The cost of fitness boot camps depends on how often you go, the package you are purchasing (or if you are paying a drop-in fee), the location of the bootcamp, the equipment the instructors provide, and the background and reputation of the instructor. Smaller towns and areas with a lower cost of living typically have lower rates for boot camp services than big cities and regions with a higher cost of living. If you’re paying per class on a drop-in basis, expect to pay anywhere from $12 to $25 or more, depending on the region and the instructor. When you purchase a package of classes, typically the more you buy at one time, the cheaper each class is. The same boot camp class might be $20 for a drop-in student, $15 for a student who pays for 10 classes per month, and $10 for a student who pays for 30 classes a month. Studio space can also affect costs, so if your boot camp takes place in a high-end gym with top-of-the-line equipment, the prices will likely be higher than a class that meets in an outdoor space with limited or no equipment.
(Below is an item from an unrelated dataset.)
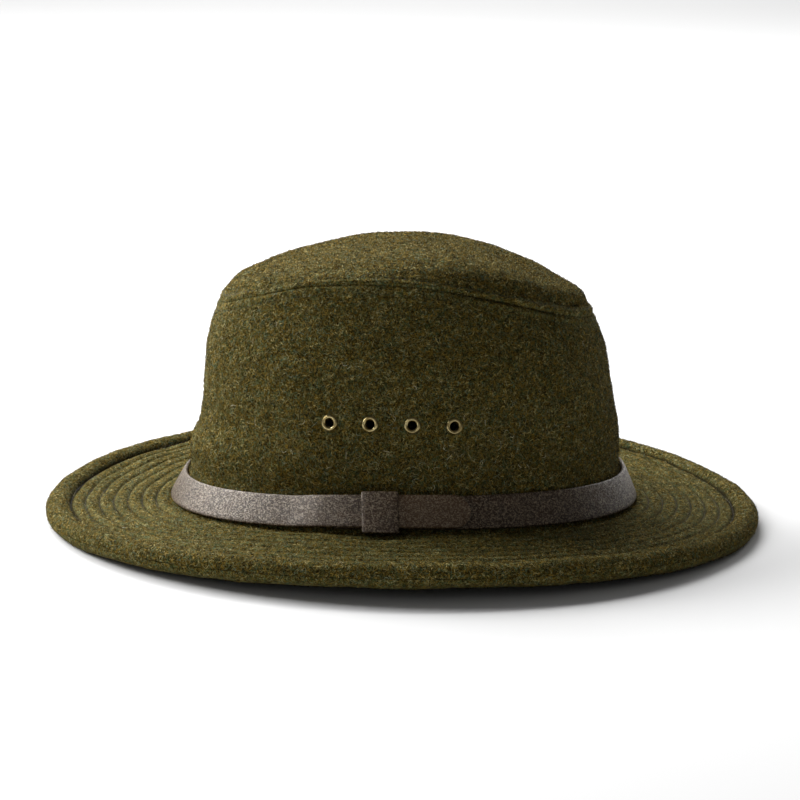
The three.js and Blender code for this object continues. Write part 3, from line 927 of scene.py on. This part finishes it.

Shop around to find the right type of boot camp class and the right instructor for you.

What do you need for kickboxing?

What you need to bring to kickboxing depends on where you are working out and what your goals are. For a gym or fitness club’s cardio-based group kickboxing class that does not use punching bags, you generally need only appropriate workout gear and enough water. For kickboxers who are training in a martial arts studio, working one-on-one with a trainer toward a specific goal or sparring with competitors, you will need your own boxing gloves (12- to 16-ounce gloves provide more protection for beginners) and hand wraps (to protect and support your hands under the gloves, as well as keep them dry). If your lessons are in a martial arts studio, you may not be permitted to wear shoes, so bring clean socks if you don’t like to go barefoot. If your training includes sparring, you may be required to wear a mouthguard and/or protective headgear. Whether you’re in a group fitness class or hardcore training session, bring a sweat towel for your comfort and the comfort of people around you.